Мы не виделись тридцать лет, он сидел на балконе, увидел меня, показал, куда нужно войти…
Я поднялась, он стоял на пороге. Дальше я ничего не помню. Я не помню дальше ничего. Я помню одно — он рыдал…
Об этом, получив на то разрешение Ольги Ивановны, я рассказал в очерке «Время дарить».
Ольга Ивановна написала мне второе письмо. Очерк «Время дарить» потряс ее тем, что она первый раз увидела напечатанными не на машинке, а набранными типографским шрифтом собственные стихи.
Стихи она писала всю жизнь, с далеких гимназических лет, но ни разу не рискнула послать их в редакцию журнала или газеты. И вот они были опубликованы. Я их ввел в очерк не как стихи, а как человеческий документ, раскрывающий духовную жизнь и судьбу. Но все равно, все равно: это были стихи, ее стихи, их читали миллионы людей!.. Для нее это стало исключительным событием. Было ей тогда почти восемьдесят…
В взволнованности ее не было суетного тщеславия, была, вероятно, радость авторского самолюбия, но угадывалось и нечто большее.
Может быть, думал я, некое оправдание собственной жизни, которая казалась ей — я понимал это при новых встречах все отчетливей — неудавшейся, бескрылой…
Мне захотелось почитать то, что писала она в юности, то, что писала потом, в лучшие годы жизни, но она тушевалась, мягко отклоняла мои попытки: «Потом, потом, когда умру…»
Она умерла.
За несколько дней до этого я получил от нее письмо.
«…Помню Ваше желание получить мои стихи, которые я всю жизнь писала.
Меня кладут в больницу из-за резкого обострения сердечного заболевания, и я не уверена, вернусь ли я оттуда.
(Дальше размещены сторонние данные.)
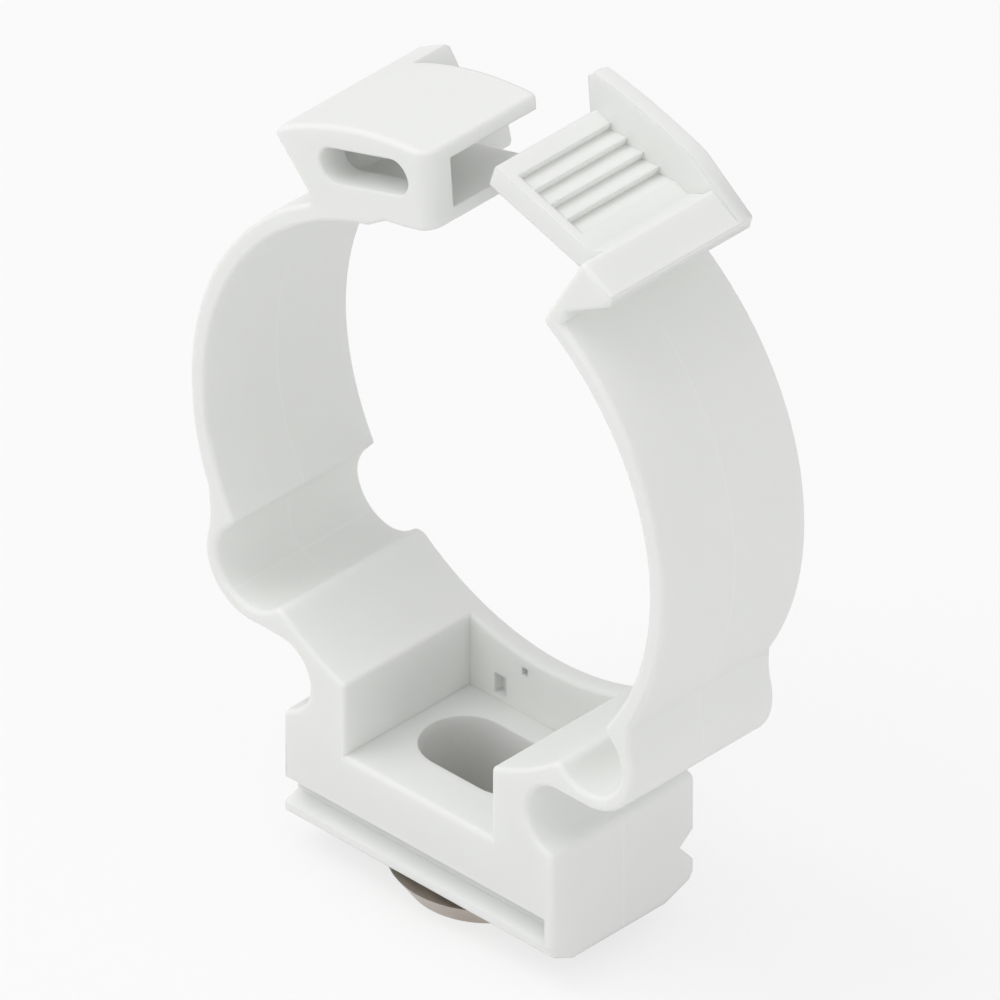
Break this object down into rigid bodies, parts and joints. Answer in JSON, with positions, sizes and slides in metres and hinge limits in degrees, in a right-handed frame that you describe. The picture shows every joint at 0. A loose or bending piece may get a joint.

Поэтому наспех собрала кое-что из старых папок и попрошу кого-нибудь отослать Вам на память обо мне…»
Папки действительно были собраны наспех: стихи чередовались в них с записями биографического характера, эти записи перемежались с перепечатанными на машинке статьями из ныне забытого журнала «Вопросы стенографии», который выходил в первые годы Советской власти, эти статьи — с рассказами о В. И. Ленине…
Я разбирал пожелтевшие листы, читал, перечитывал, пытался выстроить из разрозненных отрывков жизнь в ее хронологической последовательности.
«…У меня была долгая жизнь, может быть, потому, что переулок, в котором я родилась, назывался Долгим. Мать моя умерла рано. У меня было три мачехи. Ни одна из них по-настоящему меня не любила. Я мечтала в юности стать творческим работником, а была всю жизнь стенографисткой, „записывающим автоматом“. Я об этом написала стихи…»
В папке я нашел и стихи, назывались они «Стенографистка» и обращены были, по-видимому, к женщине, чьим суждением она дорожила.